In my opinion flowmasters sound a little raspy when you're at WOT. Corsa is nice but too expensive and magnaflow sounds real similar to corsa. I'll be installing an SLP LM 2 once I get my car shipped to europe (gotta pass inspection first ). The LM 2 has a great sound btw deep and means business.


----------



## YellO5LS2 (Jan 9, 2011)

firebird said:


> so question is how much better quality is borla than magnaflow?


I would say the quality of the metal, coating, etc. is about the same. both systems will hole up to the weather just fine. 

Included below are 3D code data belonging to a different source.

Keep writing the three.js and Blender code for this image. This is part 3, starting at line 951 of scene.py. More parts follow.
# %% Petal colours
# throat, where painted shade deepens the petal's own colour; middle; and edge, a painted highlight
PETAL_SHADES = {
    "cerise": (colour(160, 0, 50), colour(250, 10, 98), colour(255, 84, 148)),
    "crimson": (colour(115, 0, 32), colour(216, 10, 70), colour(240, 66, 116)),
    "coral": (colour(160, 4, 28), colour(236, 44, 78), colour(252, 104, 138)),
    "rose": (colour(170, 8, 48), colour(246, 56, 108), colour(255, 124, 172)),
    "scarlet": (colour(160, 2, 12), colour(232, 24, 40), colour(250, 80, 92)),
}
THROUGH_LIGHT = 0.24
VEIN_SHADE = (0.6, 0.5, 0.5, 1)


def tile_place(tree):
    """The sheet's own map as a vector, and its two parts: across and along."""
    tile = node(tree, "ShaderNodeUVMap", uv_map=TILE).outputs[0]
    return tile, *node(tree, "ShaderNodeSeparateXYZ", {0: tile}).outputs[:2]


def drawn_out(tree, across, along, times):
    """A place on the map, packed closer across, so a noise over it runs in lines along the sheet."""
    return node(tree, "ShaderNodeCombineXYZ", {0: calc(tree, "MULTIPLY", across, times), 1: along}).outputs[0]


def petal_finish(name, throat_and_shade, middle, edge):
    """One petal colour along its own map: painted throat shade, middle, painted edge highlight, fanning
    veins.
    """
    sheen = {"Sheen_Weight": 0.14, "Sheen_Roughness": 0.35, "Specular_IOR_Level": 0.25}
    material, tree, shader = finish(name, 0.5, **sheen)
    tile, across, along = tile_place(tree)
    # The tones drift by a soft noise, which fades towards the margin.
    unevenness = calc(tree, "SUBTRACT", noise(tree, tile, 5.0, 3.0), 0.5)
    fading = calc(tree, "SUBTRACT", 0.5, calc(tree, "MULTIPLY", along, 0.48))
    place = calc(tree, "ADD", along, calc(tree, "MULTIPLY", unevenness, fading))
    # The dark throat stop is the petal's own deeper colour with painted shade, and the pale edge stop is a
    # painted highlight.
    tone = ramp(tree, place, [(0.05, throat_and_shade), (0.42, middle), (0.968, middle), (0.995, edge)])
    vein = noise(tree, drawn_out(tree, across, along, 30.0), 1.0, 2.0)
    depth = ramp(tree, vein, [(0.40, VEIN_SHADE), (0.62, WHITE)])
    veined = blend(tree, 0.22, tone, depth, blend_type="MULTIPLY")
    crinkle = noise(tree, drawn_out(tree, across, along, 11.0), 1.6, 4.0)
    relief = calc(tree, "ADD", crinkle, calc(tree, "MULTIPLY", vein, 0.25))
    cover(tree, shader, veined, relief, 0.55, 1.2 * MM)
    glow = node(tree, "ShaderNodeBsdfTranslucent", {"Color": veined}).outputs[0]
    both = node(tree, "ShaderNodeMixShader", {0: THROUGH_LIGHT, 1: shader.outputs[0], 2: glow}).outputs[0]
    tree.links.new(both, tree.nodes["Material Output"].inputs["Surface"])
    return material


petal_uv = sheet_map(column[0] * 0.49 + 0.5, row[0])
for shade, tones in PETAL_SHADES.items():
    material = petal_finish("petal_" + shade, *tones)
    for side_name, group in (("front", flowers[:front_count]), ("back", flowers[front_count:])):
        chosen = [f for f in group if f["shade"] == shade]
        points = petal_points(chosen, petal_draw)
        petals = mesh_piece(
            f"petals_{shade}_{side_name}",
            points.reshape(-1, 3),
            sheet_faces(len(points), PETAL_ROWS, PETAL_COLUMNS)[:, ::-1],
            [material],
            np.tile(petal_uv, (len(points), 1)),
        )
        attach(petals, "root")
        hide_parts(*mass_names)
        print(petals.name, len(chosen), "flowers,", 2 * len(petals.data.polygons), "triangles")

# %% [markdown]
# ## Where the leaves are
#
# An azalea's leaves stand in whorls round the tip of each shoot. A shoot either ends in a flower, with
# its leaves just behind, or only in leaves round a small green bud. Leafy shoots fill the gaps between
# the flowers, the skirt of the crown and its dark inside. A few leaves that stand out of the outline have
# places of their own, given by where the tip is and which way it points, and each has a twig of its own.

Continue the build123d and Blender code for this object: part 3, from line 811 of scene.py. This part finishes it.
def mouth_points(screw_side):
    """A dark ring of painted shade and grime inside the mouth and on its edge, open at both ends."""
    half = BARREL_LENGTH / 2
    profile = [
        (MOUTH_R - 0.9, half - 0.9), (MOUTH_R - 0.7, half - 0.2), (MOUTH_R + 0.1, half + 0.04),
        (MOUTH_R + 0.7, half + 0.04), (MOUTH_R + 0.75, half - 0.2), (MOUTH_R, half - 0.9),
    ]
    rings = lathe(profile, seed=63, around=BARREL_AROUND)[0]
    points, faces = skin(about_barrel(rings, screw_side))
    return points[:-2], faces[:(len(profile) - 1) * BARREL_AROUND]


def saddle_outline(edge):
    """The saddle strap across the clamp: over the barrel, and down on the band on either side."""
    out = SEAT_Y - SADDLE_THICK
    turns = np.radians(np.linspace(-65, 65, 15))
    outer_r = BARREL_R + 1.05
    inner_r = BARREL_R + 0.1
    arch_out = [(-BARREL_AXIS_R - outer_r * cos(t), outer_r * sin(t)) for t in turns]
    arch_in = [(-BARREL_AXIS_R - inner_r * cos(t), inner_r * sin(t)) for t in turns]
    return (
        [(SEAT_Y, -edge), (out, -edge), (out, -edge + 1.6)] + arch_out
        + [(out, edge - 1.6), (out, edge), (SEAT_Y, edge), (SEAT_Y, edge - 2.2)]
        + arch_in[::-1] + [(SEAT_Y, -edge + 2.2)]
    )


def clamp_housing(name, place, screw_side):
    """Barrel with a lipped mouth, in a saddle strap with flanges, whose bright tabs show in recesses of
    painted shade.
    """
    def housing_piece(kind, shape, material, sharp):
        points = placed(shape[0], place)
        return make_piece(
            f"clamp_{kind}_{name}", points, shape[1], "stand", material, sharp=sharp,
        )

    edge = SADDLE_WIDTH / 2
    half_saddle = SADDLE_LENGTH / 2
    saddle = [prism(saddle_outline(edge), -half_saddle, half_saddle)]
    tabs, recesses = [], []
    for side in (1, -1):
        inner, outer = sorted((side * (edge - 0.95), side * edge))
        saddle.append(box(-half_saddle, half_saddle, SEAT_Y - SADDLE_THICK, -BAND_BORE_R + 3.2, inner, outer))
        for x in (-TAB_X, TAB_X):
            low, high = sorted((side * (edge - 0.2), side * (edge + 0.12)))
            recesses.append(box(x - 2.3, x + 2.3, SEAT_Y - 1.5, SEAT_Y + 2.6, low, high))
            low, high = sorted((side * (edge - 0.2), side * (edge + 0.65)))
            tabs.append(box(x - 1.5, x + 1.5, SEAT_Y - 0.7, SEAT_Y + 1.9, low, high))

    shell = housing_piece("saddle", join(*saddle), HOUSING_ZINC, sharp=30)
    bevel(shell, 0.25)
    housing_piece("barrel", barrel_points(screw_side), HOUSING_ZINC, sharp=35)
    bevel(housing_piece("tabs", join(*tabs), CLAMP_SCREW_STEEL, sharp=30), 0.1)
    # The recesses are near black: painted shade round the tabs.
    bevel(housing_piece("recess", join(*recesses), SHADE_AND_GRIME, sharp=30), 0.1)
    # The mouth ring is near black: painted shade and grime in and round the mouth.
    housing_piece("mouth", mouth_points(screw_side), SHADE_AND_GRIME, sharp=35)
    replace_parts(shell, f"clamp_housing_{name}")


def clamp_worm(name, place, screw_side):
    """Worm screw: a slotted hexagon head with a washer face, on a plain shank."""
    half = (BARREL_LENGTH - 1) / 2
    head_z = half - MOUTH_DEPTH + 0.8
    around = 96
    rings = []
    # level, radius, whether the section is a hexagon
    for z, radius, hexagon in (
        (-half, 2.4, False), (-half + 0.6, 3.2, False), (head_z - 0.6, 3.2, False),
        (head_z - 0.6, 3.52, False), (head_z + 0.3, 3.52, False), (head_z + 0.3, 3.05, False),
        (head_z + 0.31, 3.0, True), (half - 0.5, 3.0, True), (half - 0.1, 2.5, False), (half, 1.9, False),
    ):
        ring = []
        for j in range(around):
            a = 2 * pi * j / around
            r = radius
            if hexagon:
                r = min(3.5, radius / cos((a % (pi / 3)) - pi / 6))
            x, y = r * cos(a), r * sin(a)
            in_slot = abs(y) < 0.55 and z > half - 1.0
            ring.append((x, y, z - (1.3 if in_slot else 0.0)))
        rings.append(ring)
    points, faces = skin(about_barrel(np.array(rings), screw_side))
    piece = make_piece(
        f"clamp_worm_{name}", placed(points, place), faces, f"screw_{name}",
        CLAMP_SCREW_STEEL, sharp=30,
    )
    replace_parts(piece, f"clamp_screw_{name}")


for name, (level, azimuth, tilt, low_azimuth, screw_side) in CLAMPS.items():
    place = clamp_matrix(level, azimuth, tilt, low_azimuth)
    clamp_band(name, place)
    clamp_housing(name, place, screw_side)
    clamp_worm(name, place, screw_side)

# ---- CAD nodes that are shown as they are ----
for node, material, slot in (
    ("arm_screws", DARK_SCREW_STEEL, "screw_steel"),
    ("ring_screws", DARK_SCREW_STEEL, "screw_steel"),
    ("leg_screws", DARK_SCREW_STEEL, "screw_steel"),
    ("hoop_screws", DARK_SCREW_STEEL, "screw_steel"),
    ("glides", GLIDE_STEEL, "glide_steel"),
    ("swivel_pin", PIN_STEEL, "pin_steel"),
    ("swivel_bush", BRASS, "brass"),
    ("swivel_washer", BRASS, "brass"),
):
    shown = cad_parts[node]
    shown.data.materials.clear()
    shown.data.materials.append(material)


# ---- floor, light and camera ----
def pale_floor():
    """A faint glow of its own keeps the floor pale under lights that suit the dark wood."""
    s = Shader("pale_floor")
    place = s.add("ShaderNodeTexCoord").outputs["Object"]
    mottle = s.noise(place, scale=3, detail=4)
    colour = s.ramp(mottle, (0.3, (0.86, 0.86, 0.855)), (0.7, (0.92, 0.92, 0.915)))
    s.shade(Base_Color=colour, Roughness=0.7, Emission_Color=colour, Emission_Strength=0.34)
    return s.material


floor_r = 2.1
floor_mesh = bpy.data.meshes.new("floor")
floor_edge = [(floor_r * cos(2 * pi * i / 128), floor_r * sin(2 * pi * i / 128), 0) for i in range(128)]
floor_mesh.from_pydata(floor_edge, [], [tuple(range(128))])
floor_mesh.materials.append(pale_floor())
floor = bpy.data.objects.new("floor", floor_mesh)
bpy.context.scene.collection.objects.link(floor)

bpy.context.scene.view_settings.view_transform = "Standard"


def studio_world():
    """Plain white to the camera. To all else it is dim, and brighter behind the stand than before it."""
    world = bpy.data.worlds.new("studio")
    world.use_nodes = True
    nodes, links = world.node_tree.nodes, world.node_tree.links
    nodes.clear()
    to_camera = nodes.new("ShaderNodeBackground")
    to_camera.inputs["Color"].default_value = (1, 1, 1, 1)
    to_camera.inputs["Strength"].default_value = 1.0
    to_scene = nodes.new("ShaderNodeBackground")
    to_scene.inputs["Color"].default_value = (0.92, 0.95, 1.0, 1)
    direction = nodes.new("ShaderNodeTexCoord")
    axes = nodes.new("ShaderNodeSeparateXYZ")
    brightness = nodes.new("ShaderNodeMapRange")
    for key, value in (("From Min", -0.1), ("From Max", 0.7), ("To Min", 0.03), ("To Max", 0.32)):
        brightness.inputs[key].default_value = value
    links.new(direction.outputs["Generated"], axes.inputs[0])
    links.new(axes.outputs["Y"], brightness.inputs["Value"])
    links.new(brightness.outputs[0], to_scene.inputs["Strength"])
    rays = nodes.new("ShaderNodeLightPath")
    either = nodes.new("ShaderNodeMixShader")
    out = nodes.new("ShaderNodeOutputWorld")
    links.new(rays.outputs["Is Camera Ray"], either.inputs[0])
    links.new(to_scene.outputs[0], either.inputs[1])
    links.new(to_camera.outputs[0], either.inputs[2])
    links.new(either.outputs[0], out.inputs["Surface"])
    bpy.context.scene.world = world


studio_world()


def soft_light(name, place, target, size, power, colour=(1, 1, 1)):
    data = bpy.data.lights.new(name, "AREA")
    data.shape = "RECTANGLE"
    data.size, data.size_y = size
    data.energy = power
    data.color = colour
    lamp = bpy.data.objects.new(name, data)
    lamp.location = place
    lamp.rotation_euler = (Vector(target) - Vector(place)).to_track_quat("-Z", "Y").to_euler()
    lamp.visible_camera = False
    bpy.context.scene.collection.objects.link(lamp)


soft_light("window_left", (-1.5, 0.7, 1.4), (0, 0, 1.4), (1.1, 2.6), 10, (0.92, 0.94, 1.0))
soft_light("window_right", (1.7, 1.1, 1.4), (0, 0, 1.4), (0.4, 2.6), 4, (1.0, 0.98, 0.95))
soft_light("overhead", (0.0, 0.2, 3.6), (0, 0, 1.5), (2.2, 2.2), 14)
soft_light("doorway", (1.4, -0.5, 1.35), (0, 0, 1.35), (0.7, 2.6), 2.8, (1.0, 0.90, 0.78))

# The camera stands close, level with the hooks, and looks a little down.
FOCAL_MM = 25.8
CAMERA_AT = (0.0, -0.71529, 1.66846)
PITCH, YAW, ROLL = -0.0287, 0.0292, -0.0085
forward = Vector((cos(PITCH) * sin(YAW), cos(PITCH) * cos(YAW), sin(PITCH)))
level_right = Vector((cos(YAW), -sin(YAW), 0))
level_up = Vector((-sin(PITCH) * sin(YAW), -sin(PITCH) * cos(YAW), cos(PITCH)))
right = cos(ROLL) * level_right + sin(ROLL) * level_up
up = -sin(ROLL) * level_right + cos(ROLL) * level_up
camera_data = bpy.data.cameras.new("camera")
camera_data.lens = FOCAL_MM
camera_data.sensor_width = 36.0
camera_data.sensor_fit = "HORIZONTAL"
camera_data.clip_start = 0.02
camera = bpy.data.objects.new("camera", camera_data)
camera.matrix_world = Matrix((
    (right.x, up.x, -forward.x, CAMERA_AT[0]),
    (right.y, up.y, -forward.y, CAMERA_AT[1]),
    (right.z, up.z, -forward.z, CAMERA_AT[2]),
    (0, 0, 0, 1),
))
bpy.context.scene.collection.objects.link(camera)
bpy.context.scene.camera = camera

Quiet @ idle but loud at WOT = Magnaflow

Can't say as though I have first hand experience with Borla sound but people seem to like their systems.


----------



## 2004killagoat (Sep 7, 2010)

*Thanks*

Since this post I did a cam swap and got SLP long tube headers. With high flow cats.Specs of the cam are 234/228 590/540 112
And now she sounds like a beast...


----------



## svede1212 (Nov 1, 2005)

Browning of the carpeting has more to do with lack of heat shielding on the car than the muffler. I have Borla XS Pro mufflers on a custom exhaust system fro the headers back. I love the sound as they are somewhat adult quiet at cruise and it roars at WOT


----------



## Zebra (Sep 2, 2006)

I have the Magnaflow catback with JBA short headers, and factory cats. It was quiet, at first. It took a few thousand miles before the system started to growl. 

It has a low "bassy" rumble at idle, but roars at WOT.


----------